Let's go into a little more detail about how serializers are used when creating
an object. DRF will handle a lot of this for us if we use its ModelSerializer and
ViewSet classes, but it's good to understand this for writing serializer tests and
to better understand what's happening when you start customizing serializers more.

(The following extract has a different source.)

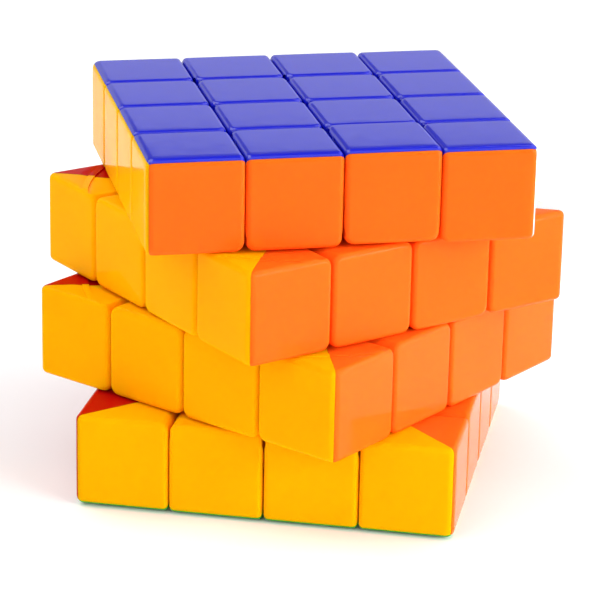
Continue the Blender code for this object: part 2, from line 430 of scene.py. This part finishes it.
def put_down(name, mesh, material, body, *replaced):
    mesh.name = name
    mesh.materials.clear()
    mesh.materials.append(material)
    mesh.shade_smooth()
    mesh.set_sharp_from_angle(angle=math.radians(SHARP_ANGLE))
    piece = bpy.data.objects.new(name, mesh)
    bpy.context.scene.collection.objects.link(piece)
    flatten = piece.modifiers.new("flat faces", "WEIGHTED_NORMAL")
    flatten.keep_sharp = True
    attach(piece, body)
    if replaced:
        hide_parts(*replaced)
    return piece


def placements(kind):
    """Each cubie of this kind: its CAD node, its layer, its colours, its axis order and place."""
    orders = [(0, 1, 2)] if kind == "corner" else [(0, 1, 2), (1, 2, 0), (2, 0, 1)]
    found = []
    for order, signs in itertools.product(orders, itertools.product((1, -1), repeat=3)):
        place = Matrix.Diagonal((0, 0, 0, 1))
        for source, target in enumerate(order):
            place[target][source] = signs[target]
        layer = layer_of(signs[2], order.index(2) in OUTER_AXES[kind])
        colours = [SIDE_COLOUR[order[axis], signs[order[axis]]] for axis in OUTER_AXES[kind]]
        base = "_".join([layer, kind, *sorted(colours, key=COLOUR_ORDER.index)])
        found.append((base, layer, colours, order, place))
    bases = [base for base, *_ in found]
    for index, (base, *rest) in enumerate(found):
        number = bases[: index + 1].count(base)
        yield (f"{base}_{number}" if bases.count(base) > 1 else base, *rest)


def placed(master, place):
    mesh = master.copy()
    mesh.transform(place)
    if place.determinant() < 0:
        mesh.flip_normals()
    return mesh


def foot_of(node):
    """The foot and neck of the CAD cubie, cut off where they enter its shells."""
    core = bmesh.new()
    bmesh.ops.create_icosphere(core, subdivisions=5, radius=(SHELL_CAVITY - FOOT_CLEARANCE) * MM)
    bmesh.ops.translate(core, verts=core.verts, vec=(0, 0, CUBE_MIDDLE * MM))
    return combined(frame["nodes"][node].data.copy(), "INTERSECT", mesh_from(core))


def settled(node, kind, place, chance):
    """The small shift and tilt with which a cubie sits in its place."""
    middle = place @ Vector([(low + high) / 2 for low, high in RANGES[kind]])
    shift = Vector([chance.uniform(-PLAY, PLAY) for _ in range(3)])
    if kind == "corner":
        shift.z -= math.copysign(CORNER_SINK, middle.z)
    shift.z += LIFTED.get(node, 0.0)
    tilts = [math.radians(chance.uniform(-PLAY_TILT, PLAY_TILT)) for _ in range(3)]
    tilt = Euler(tilts).to_matrix().to_4x4()
    return Matrix.Translation(middle + shift) @ tilt @ Matrix.Translation(-middle)


def dress_cubies():
    chance = random.Random(PLAY_SEED)
    for kind in RANGES:
        block = hollow_block(kind)
        shells = {}
        for node, layer, colours, order, place in placements(kind):
            body = LAYER_BODY[layer]
            seat = to_world(layer) @ settled(node, kind, place, chance)
            for axis, colour in zip(OUTER_AXES[kind], colours):
                if (axis, order) not in shells:
                    shells[axis, order] = shell_of(kind, block, axis, order)
                mesh = placed(shells[axis, order], place)
                mesh.transform(seat)
                put_down(f"{node}.{colour}_shell", mesh, COLOURS[colour], body, node)
            put_down(f"{node}.foot", foot_of(node), FOOT_PLASTIC, body, node)


def dress_ball():
    for node, material in (
        ("ball_upper_half", BALL_PLASTIC),
        ("ball_lower_half", BALL_PLASTIC),
        ("ball_screw", STEEL),
        ("ball_spring", STEEL),
    ):
        frame["nodes"][node].data.materials.clear()
        frame["nodes"][node].data.materials.append(material)


# ---------------------------------------------------------------- studio


def add_floor():
    material, tree, shader = new_material("studio_white")
    tone = spread(tree, noise(tree, 3.0), 0.0, 1.0)
    colour = mixed_colour(tree, tone, (0.94, 0.94, 0.94), (0.96, 0.96, 0.96))
    tree.links.new(colour, shader.inputs["Base Color"])
    shader.inputs["Roughness"].default_value = 0.5
    shader.inputs["Specular IOR Level"].default_value = 0.3
    shape = bmesh.new()
    bmesh.ops.create_grid(shape, x_segments=8, y_segments=8, size=FLOOR_REACH)
    mesh = mesh_from(shape)
    mesh.materials.append(material)
    floor = bpy.data.objects.new("studio_floor", mesh)
    bpy.context.scene.collection.objects.link(floor)
    floor.location.z = -FLOOR_DROP


def direction(azimuth, elevation):
    azimuth, elevation = math.radians(azimuth), math.radians(elevation)
    level = math.cos(elevation)
    return Vector((math.cos(azimuth) * level, math.sin(azimuth) * level, math.sin(elevation)))


def add_panel(name, azimuth, elevation, distance, width, height, brightness):
    """A soft panel facing the cube, with this radiance."""
    light = bpy.data.lights.new(name, "AREA")
    light.shape = "RECTANGLE"
    light.size, light.size_y = width, height
    light.energy = brightness * math.pi * width * height
    lamp = bpy.data.objects.new(name, light)
    toward = direction(azimuth, elevation)
    lamp.location = toward * distance + Vector((0, 0, CUBE_MIDDLE * MM))
    lamp.rotation_euler = (-toward).to_track_quat("-Z", "Y").to_euler()
    bpy.context.scene.collection.objects.link(lamp)


# Each panel's azimuth and elevation in degrees, distance, width and height in metres, brightness.
PANELS = {
    "back": (98.0, 8.8, 1.2, 1.9, 0.44, 0.5),
    "back_right": (45.0, 45.0, 0.8, 0.6, 0.6, 1.3),
    "back_left": (155.0, 50.0, 0.8, 0.6, 0.6, 2.3),
    "right": (8.0, 17.0, 0.8, 0.6, 0.5, 3.2),
    "low_right": (-23.0, 15.0, 0.9, 0.6, 0.5, 8.5),
    "key": (-8.0, 42.0, 0.8, 0.6, 0.6, 0.8),
    "zenith": (-80.0, 80.0, 0.8, 0.9, 0.5, 1.0),
    "front": (-90.0, 22.0, 0.9, 0.6, 0.5, 1.4),
    "front_left": (-125.0, 28.0, 0.9, 0.6, 0.5, 2.1),
    "left_high": (190.0, 55.0, 0.8, 0.6, 0.6, 1.0),
}
ROOM_BRIGHTNESS = 0.22
FLOOR_REACH = 6.0
FLOOR_DROP = 0.0002


def light_studio():
    world = bpy.data.worlds.new("studio")
    bpy.context.scene.world = world
    world.use_nodes = True
    background = world.node_tree.nodes["Background"]
    background.inputs["Color"].default_value = (1.0, 1.0, 1.0, 1.0)
    background.inputs["Strength"].default_value = ROOM_BRIGHTNESS
    for name, placing in PANELS.items():
        add_panel(name, *placing)


def add_camera():
    azimuth = math.radians(CAMERA_AZIMUTH)
    elevation = math.radians(CAMERA_ELEVATION)
    roll = math.radians(CAMERA_ROLL)
    back = Vector(
        (
            math.sin(azimuth) * math.cos(elevation),
            -math.cos(azimuth) * math.cos(elevation),
            math.sin(elevation),
        )
    )
    level_right = Vector((math.cos(azimuth), math.sin(azimuth), 0))
    level_up = back.cross(level_right)
    right = level_right * math.cos(roll) + level_up * math.sin(roll)
    up = level_up * math.cos(roll) - level_right * math.sin(roll)
    aim = Vector((0, 0, CUBE_MIDDLE)) + right * AIM_RIGHT + up * AIM_UP
    camera = bpy.data.objects.new("camera", bpy.data.cameras.new("camera"))
    camera.data.lens = CAMERA_LENS
    axes = Matrix((right, up, back)).transposed().to_4x4()
    camera.matrix_world = Matrix.Translation((aim + back * CAMERA_DISTANCE) * MM) @ axes
    bpy.context.scene.collection.objects.link(camera)
    bpy.context.scene.camera = camera


dress_cubies()
dress_ball()
add_floor()
light_studio()
add_camera()
bpy.context.scene.view_settings.view_transform = "Standard"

We'll need to expand our serializer class a bit, and when we're done, we will be
able to get a Thing object from our serialized data. 

The updated class:

In [7]:
from rest_framework import serializers

class ThingSerializer(serializers.Serializer):
    id = serializers.IntegerField()
    b = serializers.CharField()

    def create(self, validated_data):
        return Thing(**validated_data)

We added a `create` method, which is given the validated data,
and must return the final Python object that corresponds to
that data.

If this was a Django application and Thing was a model, then `create`
would also be expected to save the new Thing before returning.
We might change `return Thing(**validated_data)` to
`return Thing.objects.create(**validated_data)`

And here's how we use it to create a Thing:

In [8]:
data = {'id': 1, 'b': 'foo'}
serializer = ThingSerializer(data=data)
serializer.is_valid(raise_exception=True)
a_thing = serializer.save()
print(str(a_thing))

<Thing(1, "foo")>


So the full process is to construct a serializer passing the data as the
`data` argument, validate it, and call `save` to create and return the
final, deserialized Python object.

But this is a bit too simple. Thinking about Django for a minute, when we create
a new record, we don't provide the value for `id`; we expect the database to
do that for us. But as we've written this, the API client must provide an `id`,
and if we were storing these in a database, it'd probably be forced to figure out
an `id` that's not already in use. We want this to work more like Django, so
let's make a few more changes.

First, we'll modify our example Thing class to behave a bit more as if it were
a Django model, generating its own `id` value if one is not provided:

In [9]:
from dataclasses import field
from random import randint

def random_id():
    return randint(1, 99999)

@dataclass
class Thing:
    b: str
    id: int = field(default_factory=random_id)

    def __str__(self):
        return '<Thing(%d, "%s")>' % (self.id, self.b)

In [10]:
print(Thing(b='test creating an id'))

<Thing(13240, "test creating an id")>


Now, we'll modify our serializer.

In [11]:
class ThingSerializer(serializers.Serializer):
    id = serializers.IntegerField(required=False)
    b = serializers.CharField()

    def validate_id(self, value):
        # Are we trying to create a new thing?
        if not self.instance and value:
            raise serializers.ValidationError('Cannot specify id when creating new thing')
        return value
    
    def create(self, validated_data):
        return Thing(**validated_data)

Let's try providing an id when we create a thing and see what happens:

In [12]:
data = {'id': 1, 'b': 'bad data'}
serializer = ThingSerializer(data=data)
print("Valid: %s" % serializer.is_valid())
print(serializer.errors)

Valid: False
{'id': [ErrorDetail(string='Cannot specify id when creating new thing', code='invalid')]}


Good, we get a ValidationError. Now, let's try it the right way.

In [13]:
data = {'b': 'create a new thing with its own id'}
serializer = ThingSerializer(data=data)
serializer.is_valid(raise_exception=True)
thing = serializer.save()
print(thing)

<Thing(55144, "create a new thing with its own id")>


If that seems like more work that we ought to have to do, it is.
DRF provides a `ModelSerializer` variant of a serializer class that
has most of this behavior built-in. But I think it's important to
understand that this is going on "behind the scenes".